The Non-Debt Overhang: Economics and Arithmetic #5467

September 15, 2012

Economists tend not to be very good at arithmetic. That’s why almost all of them failed to recognize the $8 trillion housing bubble and to understand that it’s collapse would wreck the economy.

Unfortunately their arithmetic (or logic) skills have not improved in the wake of the crash. Hence we have many economists telling us that the economy’s problem is a debt overhang. This gets picked up endlessly (e.g. Joe Nocera’s column today).

Let’s think this one through for a moment. As a result of the ephemeral wealth created by the housing bubble, people ran up far more debt than would have otherwise been the case. This means that people have far less equity in their homes than in a counter-factual where house prices had never diverged from trend.

Let’s say that collective indebtedness is $5 trillion greater than if there had never been a bubble. Now let’s have the great god of economic correctness clap her hands and eliminate the $5 trillion in excessive debt. Do we now see a consumption boom that gets the economy back on course?

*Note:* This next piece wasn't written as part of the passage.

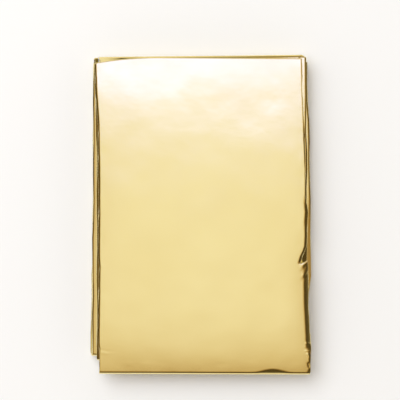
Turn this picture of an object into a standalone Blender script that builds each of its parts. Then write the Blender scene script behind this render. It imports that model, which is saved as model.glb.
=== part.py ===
"""Emergency foil blanket, folded to a flat packet that lies on its underside.

The film is folded lengthwise to a narrow strip, and the strip is folded back and forth along
the packet. The solid is that back-and-forth section: one sheet of eight panels a little apart,
joined by round folds at the packet's ends. X runs across the packet, Y along it and Z up, with
the origin under its middle. The tables are in millimetres, and the mesh is in metres.
"""

import math
from collections import namedtuple

import bmesh
import bpy

MM = 0.001

# Each panel stands for two turns of the strip
PANEL_THICKNESS = 1.05
HALF_WIDTH = 46.4
HALF_LENGTH = 67.2

# How far the packet's face is puffed up at its middle, and how uneven it is
CROWN = 0.9
RIPPLE_HEIGHT = 0.12
RIPPLE_ACROSS = 71.0
RIPPLE_ALONG = 88.0

# How far the loose corner of the cover panel is turned in, along Y and across X
CORNER_DROP = 2.6
CORNER_SPAN = 0.32

COLUMNS = 8
FOLD_STEPS = 8
EDGE_STEPS = 4

FOIL_COLOUR = (0.76, 0.55, 0.19, 1.0)

# Where the sides of each bundle of panels run, on cuts across the packet
Section = namedtuple("Section", "y cover_left cover_right middle_left middle_right lower_left lower_right")
SECTIONS = (
    Section(64.6, -43.9, 42.0, -45.0, 44.4, -45.4, 44.7),
    Section(52.0, -43.5, 42.3, -44.6, 44.3, -45.6, 44.9),
    Section(39.5, -42.6, 42.8, -44.2, 44.4, -45.7, 45.6),
    Section(18.6, -42.2, 43.7, -43.9, 44.6, -45.6, 46.0),
    Section(-3.1, -42.2, 43.7, -43.9, 44.6, -45.8, 46.2),
    Section(-14.8, -42.3, 43.5, -43.9, 44.6, -46.0, 46.4),
    Section(-19.9, -42.3, 41.6, -43.9, 44.5, -46.0, 46.4),
    Section(-25.3, -42.4, 44.9, -43.9, 44.4, -46.1, 46.3),
    Section(-35.7, -42.5, 45.1, -43.9, 44.3, -46.1, 45.2),
    Section(-50.0, -42.7, 45.8, -43.9, 44.2, -46.3, 45.0),
    Section(-59.2, -42.8, 46.0, -43.9, 44.1, -46.4, 44.9),
    Section(-67.2, -42.8, 45.8, -43.9, 44.0, -46.4, 44.9),
)

# The panels from the underside up, with how far each is drawn in from its bundle's sides
Panel = namedtuple("Panel", "bundle inset_left inset_right")
PANELS = (
    Panel("lower", 0.6, 0.9),
    Panel("lower", 0.2, 0.5),
    Panel("lower", 0.5, 0.2),
    Panel("lower", 0.0, 0.0),
    Panel("middle", 0.3, 0.4),
    Panel("middle", 0.0, 0.0),
    Panel("cover", 0.4, 0.5),
    Panel("cover", 0.0, 0.0),
)

# Where the strip turns, from the underside up: how far out on the left and on the right, and
# the air between the two panels that the turn joins. The ends of the strip come first and last.
Turn = namedtuple("Turn", "y_left y_right gap")
TURNS = (
    Turn(63.6, 63.9, 0.0),
    Turn(-58.5, -58.7, 0.4),
    Turn(64.6, 64.4, 0.5),
    Turn(-59.0, -59.2, 0.4),
    Turn(64.9, 65.1, 0.7),
    Turn(-60.6, -60.8, 0.4),
    Turn(66.3, 67.2, 0.7),
    Turn(-66.9, -67.2, 0.5),
    Turn(66.0, 65.4, 0.0),
)


def mix(start, end, share):
    return start + (end - start) * share


def panel_heights():
    """The height of each panel's middle layer, from the underside up."""
    heights = [PANEL_THICKNESS / 2]
    for turn in TURNS[1:-1]:
        heights.append(heights[-1] + PANEL_THICKNESS + turn.gap)
    return heights


HEIGHTS = panel_heights()


def side_at(column, y):
    """One column of the sections, read at y along straight lines between the cuts."""
    rows = [(row.y, getattr(row, column)) for row in SECTIONS]
    if y >= rows[0][0]:
        return rows[0][1]
    for (high, first), (low, second) in zip(rows, rows[1:]):
        if y >= low:
            return mix(second, first, (y - low) / (high - low))
    return rows[-1][1]


def panel_sides(index, y):
    panel = PANELS[index]
    left = side_at(panel.bundle + "_left", y) + panel.inset_left
    right = side_at(panel.bundle + "_right", y) - panel.inset_right
    return left, right


def lift(x, y, height):
    """How far the packet's puffed, uneven face raises a panel: nothing at the underside, all at the top."""
    across = max(0.0, 1 - (x / HALF_WIDTH) ** 2)
    along = max(0.0, 1 - (y / HALF_LENGTH) ** 2)
    ripple = math.sin(2 * math.pi * x / RIPPLE_ACROSS + 0.6) * math.sin(2 * math.pi * y / RIPPLE_ALONG)
    share = (height - HEIGHTS[0]) / (HEIGHTS[-1] - HEIGHTS[0])
    return (CROWN * across * along + RIPPLE_HEIGHT * ripple * along) * share


def turn_reach(number, across):
    """How far along Y a turn or a strip end goes, at a place across the packet from 0 to 1."""
    turn = TURNS[number]
    reach = mix(turn.y_left, turn.y_right, across)
    if number == len(TURNS) - 1 and across < CORNER_SPAN:
        reach -= CORNER_DROP * (1 - across / CORNER_SPAN) ** 2
    return reach


def run_end(number, across):
    """Where the level run of a panel ends, along Y, at a turn or at an end of the strip."""
    reach = turn_reach(number, across)
    if number in (0, len(TURNS) - 1):
        return reach
    below = HEIGHTS[number - 1]
    above = HEIGHTS[number]
    outer_radius = (above - below) / 2 + PANEL_THICKNESS / 2
    return reach - math.copysign(outer_radius, reach)


def panel_shares(index):
    """The places along one panel, from 0 to 1, where it is cut: at its ends and at each section between."""
    start = run_end(index, 0.5)
    end = run_end(index + 1, 0.5)
    inner = [(row.y - start) / (end - start) for row in SECTIONS]
    inner = sorted(share for share in inner if 0.02 < share < 0.98)
    return [0.0] + inner + [1.0]


def panel_station(index, share):
    """One cut across a panel, as a function of the place across the packet."""

    def place(across):
        start = run_end(index, across)
        end = run_end(index + 1, across)
        y = mix(start, end, share)
        left, right = panel_sides(index, y)
        x = mix(left, right, across)
        z = HEIGHTS[index] + lift(x, y, HEIGHTS[index])
        normal_z = 1.0 if end > start else -1.0
        return x, y, z, 0.0, normal_z

    return place


def turn_station(number, step):
    """One cut across the round turn between two panels, as a function of the place across the packet."""

    def place(across):
        below = number - 1
        y = run_end(number, across)
        outward = math.copysign(1.0, y)
        lower_left, lower_right = panel_sides(below, y)
        upper_left, upper_right = panel_sides(number, y)
        share = step / FOLD_STEPS
        x = mix(mix(lower_left, upper_left, share), mix(lower_right, upper_right, share), across)
        low = HEIGHTS[below] + lift(x, y, HEIGHTS[below])
        high = HEIGHTS[number] + lift(x, y, HEIGHTS[number])
        angle = math.pi * (share - 0.5)
        radius = (high - low) / 2
        y_round = y + outward * radius * math.cos(angle)
        z_round = (high + low) / 2 + radius * math.sin(angle)
        return x, y_round, z_round, -math.cos(angle), -outward * math.sin(angle)

    return place


def strip_stations():
    """Every cut across the strip, in order from its lower end to its upper end."""
    stations = []
    for index in range(len(PANELS)):
        shares = panel_shares(index)
        stations += [panel_station(index, share) for share in shares]
        if index + 1 < len(PANELS):
            stations += [turn_station(index + 1, step) for step in range(1, FOLD_STEPS)]
    return stations


def cut_outline(place):
    """The closed outline of the sheet on one cut: one face, a round side, the other face, a round side."""
    half = PANEL_THICKNESS / 2
    left_x = place(0.0)[0]
    right_x = place(1.0)[0]
    inset = half / (right_x - left_x)
    outline = []
    for side in (1, -1):
        for column in range(COLUMNS + 1):
            share = column / COLUMNS
            across = mix(inset, 1 - inset, share if side > 0 else 1 - share)
            x, y, z, normal_y, normal_z = place(across)
            outline.append((x, y + side * half * normal_y, z + side * half * normal_z))
        edge = 1 - inset if side > 0 else inset
        x, y, z, normal_y, normal_z = place(edge)
        for step in range(1, EDGE_STEPS):
            angle = math.pi * step / EDGE_STEPS
            out = half * math.sin(angle) * side
            off = half * math.cos(angle) * side
            outline.append((x + out, y + off * normal_y, z + off * normal_z))
    return outline


def folded_strip():
    """The whole folded sheet as one closed mesh."""
    mesh = bmesh.new()
    rings = []
    for place in strip_stations():
        points = [tuple(value * MM for value in point) for point in cut_outline(place)]
        rings.append([mesh.verts.new(point) for point in points])
    count = len(rings[0])
    for ring, following in zip(rings, rings[1:]):
        for start in range(count):
            end = (start + 1) % count
            mesh.faces.new((ring[start], ring[end], following[end], following[start]))
    for ring in (rings[0], rings[-1]):
        close_end(mesh, ring)
    bmesh.ops.recalc_face_normals(mesh, faces=mesh.faces)
    return mesh


def close_end(mesh, ring):
    """Fills an end of the strip, where its two faces meet across the sheet's thickness."""
    other_face = COLUMNS + EDGE_STEPS
    last = other_face + COLUMNS
    for column in range(COLUMNS):
        across_from = last - column
        mesh.faces.new((ring[column], ring[column + 1], ring[across_from - 1], ring[across_from]))
    mesh.faces.new(ring[COLUMNS : other_face + 1])
    mesh.faces.new(ring[last:] + ring[:1])


def foil_material():
    material = bpy.data.materials.new("gold_metallised_film")
    material.use_nodes = True
    shader = material.node_tree.nodes["Principled BSDF"]
    shader.inputs["Base Color"].default_value = FOIL_COLOUR
    shader.inputs["Metallic"].default_value = 1.0
    shader.inputs["Roughness"].default_value = 0.22
    return material


def clear_scene():
    for item in list(bpy.data.objects):
        bpy.data.objects.remove(item, do_unlink=True)


def make_blanket():
    solid = folded_strip()
    data = bpy.data.meshes.new("foil_blanket")
    solid.to_mesh(data)
    solid.free()
    data.materials.append(foil_material())
    blanket = bpy.data.objects.new("foil_blanket", data)
    bpy.context.scene.collection.objects.link(blanket)
    data.shade_smooth()
    data.set_sharp_from_angle(angle=math.radians(40))
    return blanket


clear_scene()
make_blanket()
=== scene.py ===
"""Looks of the folded emergency foil blanket: gold film folded over the packet's panels."""

import math
import random
from collections import namedtuple

import bpy
import numpy as np
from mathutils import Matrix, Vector


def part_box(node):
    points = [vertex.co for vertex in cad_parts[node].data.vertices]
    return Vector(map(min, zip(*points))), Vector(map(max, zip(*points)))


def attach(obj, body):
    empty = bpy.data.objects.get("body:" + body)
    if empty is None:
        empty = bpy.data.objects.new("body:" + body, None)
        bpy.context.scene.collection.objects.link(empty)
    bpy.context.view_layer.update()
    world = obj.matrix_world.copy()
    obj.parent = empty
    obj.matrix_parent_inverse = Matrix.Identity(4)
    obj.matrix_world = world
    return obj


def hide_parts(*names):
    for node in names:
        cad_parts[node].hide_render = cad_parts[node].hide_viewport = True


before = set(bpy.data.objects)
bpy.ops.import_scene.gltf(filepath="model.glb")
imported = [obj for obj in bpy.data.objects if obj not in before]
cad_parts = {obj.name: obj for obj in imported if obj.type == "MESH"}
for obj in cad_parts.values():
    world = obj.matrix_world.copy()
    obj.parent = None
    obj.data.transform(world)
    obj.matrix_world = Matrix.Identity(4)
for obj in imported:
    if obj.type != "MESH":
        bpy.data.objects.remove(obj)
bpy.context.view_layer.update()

MM = 0.001
NODE = "foil_blanket"

# The sizes of the blanket, down to the materials, are in millimetres

# The packet's panels, as in the solid, and how far its face is puffed up at its middle
PANEL_THICKNESS = 1.05
HALF_WIDTH = 46.4
HALF_LENGTH = 67.2
CROWN = 0.9

# The share of the puff that is missing at the packet's sides, and how late it starts to go
CROWN_SIDE_DROP = 0.3
CROWN_POWER = 6

# The folded film inside each panel: three leaves of doubled film, how far apart they lie, how far each
# film lies from the middle of its leaf, and how wide the folded strip is drawn before it is fitted
LEAF_PITCH = 0.34
HALF_DOUBLE = 0.06
FILM_THICKNESS = 0.02
STRIP_WIDTH = 87.0

# Where the sides of each bundle of panels run, on cuts across the packet. The film's pinch on the
# right, near y -20, is sharper than the solid's, so it has one row more.
Section = namedtuple("Section", "y cover_left cover_right middle_left middle_right lower_left lower_right")
SECTIONS = (
    Section(64.6, -43.9, 42.0, -45.0, 44.4, -45.4, 44.7),
    Section(52.0, -43.5, 42.3, -44.6, 44.3, -45.6, 44.9),
    Section(39.5, -42.6, 42.8, -44.2, 44.4, -45.7, 45.6),
    Section(18.6, -42.2, 43.7, -43.9, 44.6, -45.6, 46.0),
    Section(-3.1, -42.2, 43.7, -43.9, 44.6, -45.8, 46.2),
    Section(-14.8, -42.3, 43.5, -43.9, 44.6, -46.0, 46.4),
    Section(-20.5, -42.3, 41.5, -43.9, 44.5, -46.0, 46.4),
    Section(-21.2, -42.3, 44.4, -43.9, 44.5, -46.0, 46.4),
    Section(-25.3, -42.4, 44.9, -43.9, 44.4, -46.1, 46.3),
    Section(-35.7, -42.5, 45.1, -43.9, 44.3, -46.1, 45.2),
    Section(-50.0, -42.7, 45.8, -43.9, 44.2, -46.3, 45.0),
    Section(-59.2, -42.8, 46.0, -43.9, 44.1, -46.4, 44.9),
    Section(-67.2, -42.8, 45.8, -43.9, 44.0, -46.4, 44.9),
)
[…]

If you answered yes, you get a PhD from a prestigious economic department and flunk basic logic. Our god just destroyed $5 trillion in wealth. Any increase in consumption from this act would be the result of the difference in the propensity of the debtors to spend out of wealth as opposed to lenders. If this is even 2 percent, that would be surprising. While $100 billion in additional consumption would be a nice boost to growth, it would still leave us far from full employment. (btw, anyone who bothers to look at the data would know that consumption is still unusually high relative to disposable income, not low.)

The reality is that we need some new source of demand to replace the demand generated by the housing bubble. In the short-run, this can only be the government. This is true regardless of how much we hate or love the government. In the longer run it will have to be net exports. People who know logic and arithmetic understand this fact. Others work as economists.

 

Addendum:

I thought I would add a bit more on the ownership of mortgage debt. The vast majority of debt is held in mortgage backed securities. The holders of this debt would be comparable to the ownership of government debt, albeit with a somewhat smaller presence of foreign owners. The debt would show up in the portfolios of many individuals with 401(k)s and other retirement accounts. It would also be included in most pension portfolios. Losses in the latter would have to be made up with larger contributions in future years.

On the other side, not all the underwater borrowers should be viewed as low or even middle class. There are plenty of people who bought homes for $600k at the peak of the bubble that are today worth $300k. These people may have substantial other wealth, so they need not have reduced their consumption substantially as a result of the drop in housing values.

And of course our disappearance of $5 trillion in mortgage debt would mostly be for people who are not underwater, since there is only a bit more than $1 trillion in underwater debt. Most of the vanishing debt would be for people who owe $200k on a $300k home. Our god of economic correctness will have reduced this to $100k by extinguishing $5 trillion in mortgage debt.

Again, I would not doubt that the underwater homeowners have a higher average propensity to consume out of wealth than owners of their debt, but there is no reason to believe the latter is close to zero. I think a gap of 2 percentage points would be on the high side of the plausible.